Marcello Prayer: «Nasce dal nostro maestro Orazio Costa Giovangigli che ci ha formato secondo la disciplina del coro, metodologia cui apparteniamo. Di qui, da un trentennio usiamo lo strumento che amiamo chiamare “concertato a due”, in cui due voci si incontrano sulla stessa parola, cercando di fondersi e diventare una».

Non c’è la preoccupazione di non raggiungere il pubblico, generalmente attratto da temi più superficiali?

Marcello Prayer: «Lavorando con onestà e aderenza all’argomento poetico trattato, si è al servizio dell’essere umano, perciò a lui vogliamo avvicinarci».

Qual è il legame tra questo lavoro e l’inaugurazione del Festival delle Associazioni Culturali Fiorentine? Perché insomma avete deciso di partecipare?

Alessio Boni: «Non abbiamo deciso noi, ma dobbiamo ringraziare il Teatro della Pergola, che ci ha onorati chiedendoci di venire. La Pergola è stata la casa Orazio Costa, quindi ci dedichiamo ad essa quanto possibile».

Com’è venuta l’idea di incentrarsi sulla Merini, quali emozioni, riflessioni volete trasmettere attraverso il lavoro, magari a chi?

Alessio Boni: «Il tutto è nato nell’estate del 2012, dopo il terremoto in Emilia Romagna. Siamo andati a vedere gli edifici dei terremotati quando si viveva la zona rossa, il dramma della perdita, e dovevamo in qualche modo intrattenere gli sfollati in un campo sportivo adibito allo svago. Non facciamo commedie, ma non potevamo proporre tragedie, per cui abbiamo la preparazione.
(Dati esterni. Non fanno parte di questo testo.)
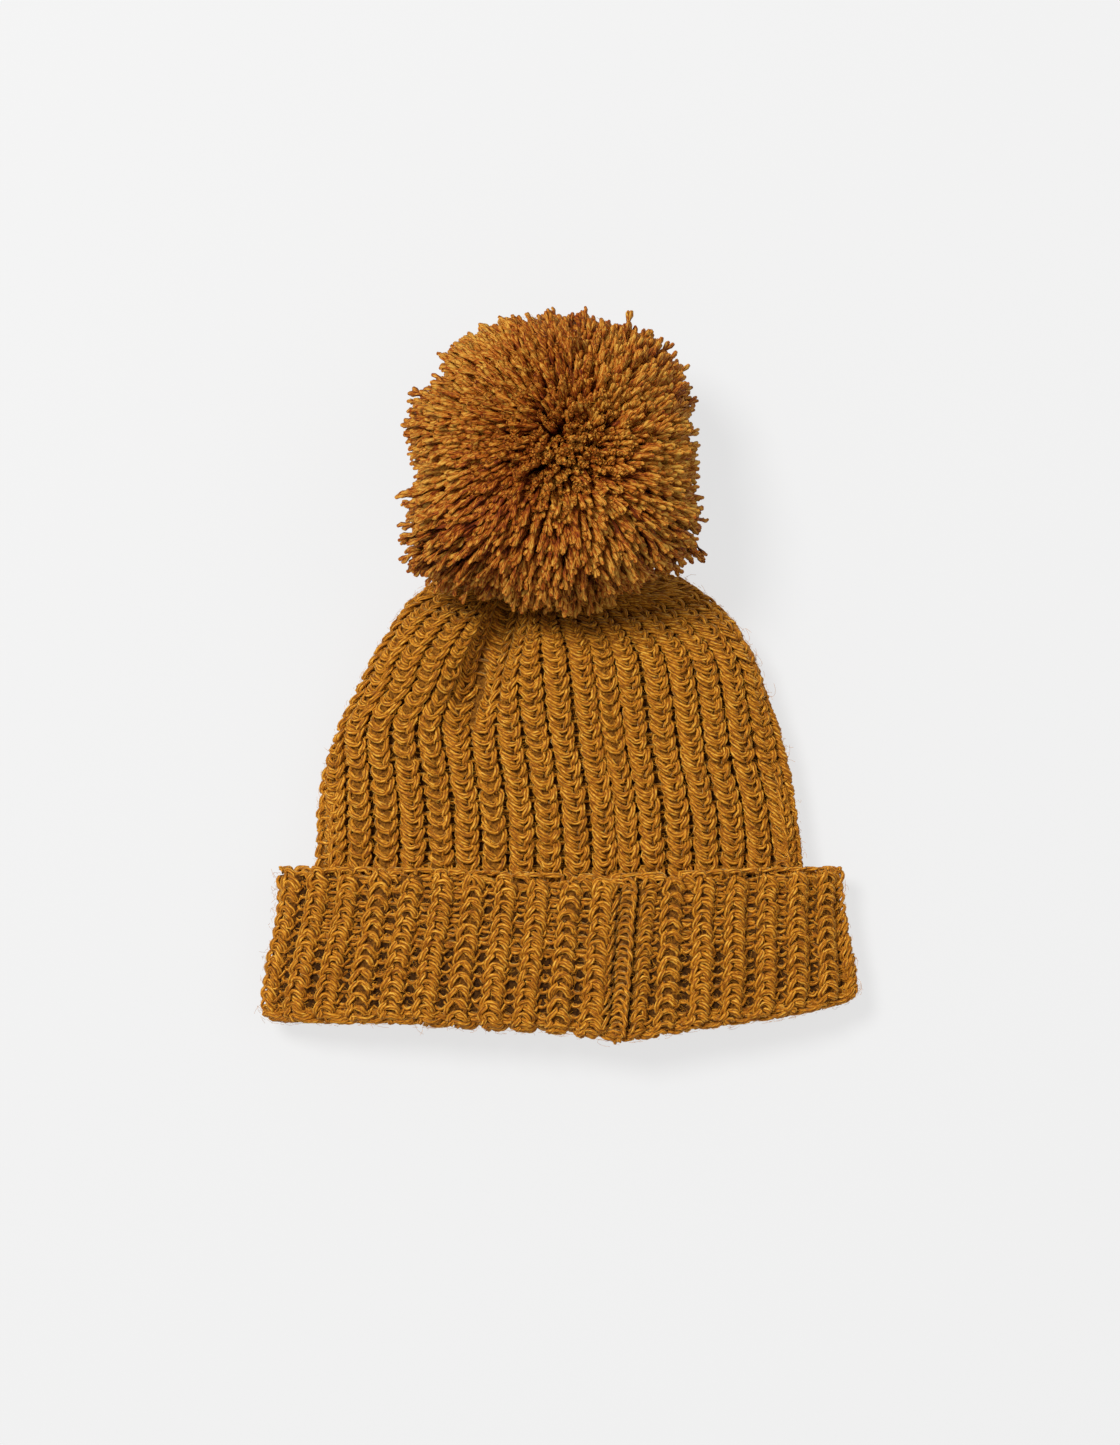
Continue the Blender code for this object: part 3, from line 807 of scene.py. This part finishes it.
CUFF_B = [
    ("P", 0.2, 0.30, -4.4, -0.45), ("V", -2.75, 0.97, -1.6, -0.20), ("V", -1.8, 0.58, -0.40, -0.04),
    ("V", -0.6, 0.33, -0.38, 0.06), ("V", 0.8, 0.33, -0.55, 0.16), ("V", 1.8, 0.55, -1.3, 0.28), ("V", 2.5, 0.9, -2.5, 0.42),
]
# the stitches either side of the seam in the brim, as (across, along, height)
SEAM_A = [
    (-6.0, 0.10, -2.6), (-5.0, 0.42, -1.1), (-3.3, 0.50, -0.6), (-1.9, 0.22, -0.5), (-1.25, -0.12, -0.8),
    (-0.95, -0.35, -2.4), (-0.75, 0.0, -4.2),
    (0.75, 0.0, -4.2), (0.95, -0.35, -2.4), (1.4, -0.10, -0.8), (2.2, 0.25, -0.4), (3.4, 0.42, -0.6),
    (4.7, 0.28, -1.1), (5.4, -0.10, -2.2), (6.0, -0.2, -3.0),
]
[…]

Allora ci siamo chiesti: chi in Italia ha scritto versi avendo affrontato un dolore atroce? Scardinare la biografia della Merini è spaventoso: dentro e fuori dal manicomio per più di vent’anni, figlie portate via anche appena nate, ma trascendendo tutto ciò lei ha reagito, anziché incattivendosi, esternandosi con versi d’amore, così potenti da perdere anche identità di sesso. Ciò ci sembrava un messaggio esemplare per i terremotati, e con esso abbiamo creato questo spettacolo».
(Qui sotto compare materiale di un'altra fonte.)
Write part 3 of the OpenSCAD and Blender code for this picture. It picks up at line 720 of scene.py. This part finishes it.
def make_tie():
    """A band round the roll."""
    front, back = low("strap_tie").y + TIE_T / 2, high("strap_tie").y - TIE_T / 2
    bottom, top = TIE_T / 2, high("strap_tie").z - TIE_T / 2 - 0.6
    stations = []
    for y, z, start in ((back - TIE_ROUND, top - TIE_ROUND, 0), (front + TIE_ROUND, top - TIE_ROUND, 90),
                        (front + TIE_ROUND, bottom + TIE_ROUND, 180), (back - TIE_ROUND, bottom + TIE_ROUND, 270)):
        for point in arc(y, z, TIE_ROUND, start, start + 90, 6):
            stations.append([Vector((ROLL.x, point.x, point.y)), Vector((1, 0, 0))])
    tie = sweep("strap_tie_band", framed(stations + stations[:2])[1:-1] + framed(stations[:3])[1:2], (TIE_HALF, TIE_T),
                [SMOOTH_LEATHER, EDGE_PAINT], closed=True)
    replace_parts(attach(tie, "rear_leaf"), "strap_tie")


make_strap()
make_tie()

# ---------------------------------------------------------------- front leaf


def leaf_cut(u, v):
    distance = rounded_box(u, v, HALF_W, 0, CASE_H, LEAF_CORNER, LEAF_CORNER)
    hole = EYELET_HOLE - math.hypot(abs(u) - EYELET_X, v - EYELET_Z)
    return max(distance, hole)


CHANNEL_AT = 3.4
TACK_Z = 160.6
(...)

In confronto alle vostre aspettative, che riscontro avete ottenuto?

Marcello Prayer: «La Merini ci porta per mano, suggerendoci di servire la poesia senza aspettative».

Alessio Boni: «Continuano a chiederci di rappresentare il concertato per la Merini dal 2012, mentre quelli su Ciampi, Gaber, Pasolini, Pavese sono stati messi da parte. Forse perché in fondo siamo tutti dei terremotati, nell’anima, soprattutto dopo la pandemia, perché lei ha espresso questo con la sua lirica sconfinata, meravigliosa ma anche fatta di quotidianità, di diretta rivelazione dell’essenza, di conflitto e commistione tra religiosità e erotismo, elementi che accomunano tutti».        

Potreste parlare dell’elaborazione del lavoro, toccando punti come il perché delle vostre scelte tecniche, dalla musica alla scenografia, alla selezione dell’insieme di poesie proposte?

Marcello Prayer: «Lo spettacolo si gioca sulla nudità: non c’è apparato scenico e le tracce audio, l’insieme delle poesie vogliono far emergere la voce dell’Autore dei versi. Si comincia con la sua voce registrata, poi cerchiamo di continuarla attraverso la nostra».

Alessio Boni: «È una cordatura: Alda ci porta assieme al pubblico nel suo mondo, in cui è intervistata, canta, detta versi. Sappiamo solo chi parte: poi concertiamo, uno ascolta l’altro e ne amplifica la parola. Ciò rende perfettamente la dualità della Merini, con cui instauriamo sintonia, benché sia donna, mai letta da grandi interpreti quali Gassman».

Perché avete scelto questo titolo per lo spettacolo?

Marcello Prayer: «Ci sembrava significativo perché nessuno meglio della Merini può parlare di e a chi non ha potuto esprimersi, essendo lei esclusa e inclusa stranamente nella società. Grazie alla sua esperienza, ha cantato l’amore francescano, che comprende tutti».      

È stata faticosa l’elaborazione del lavoro?

Marcello Prayer: «Per ultimare lo spettacolo, inteso come resa della testimonianza dell’autrice nella sua concretezza, abbiamo impiegato circa sei mesi, interrogandoci sul significato della poesia: è mettere a nudo il sentire umano, perciò si può parlare di fatica nel senso di servizio di sensibilizzazione alla società».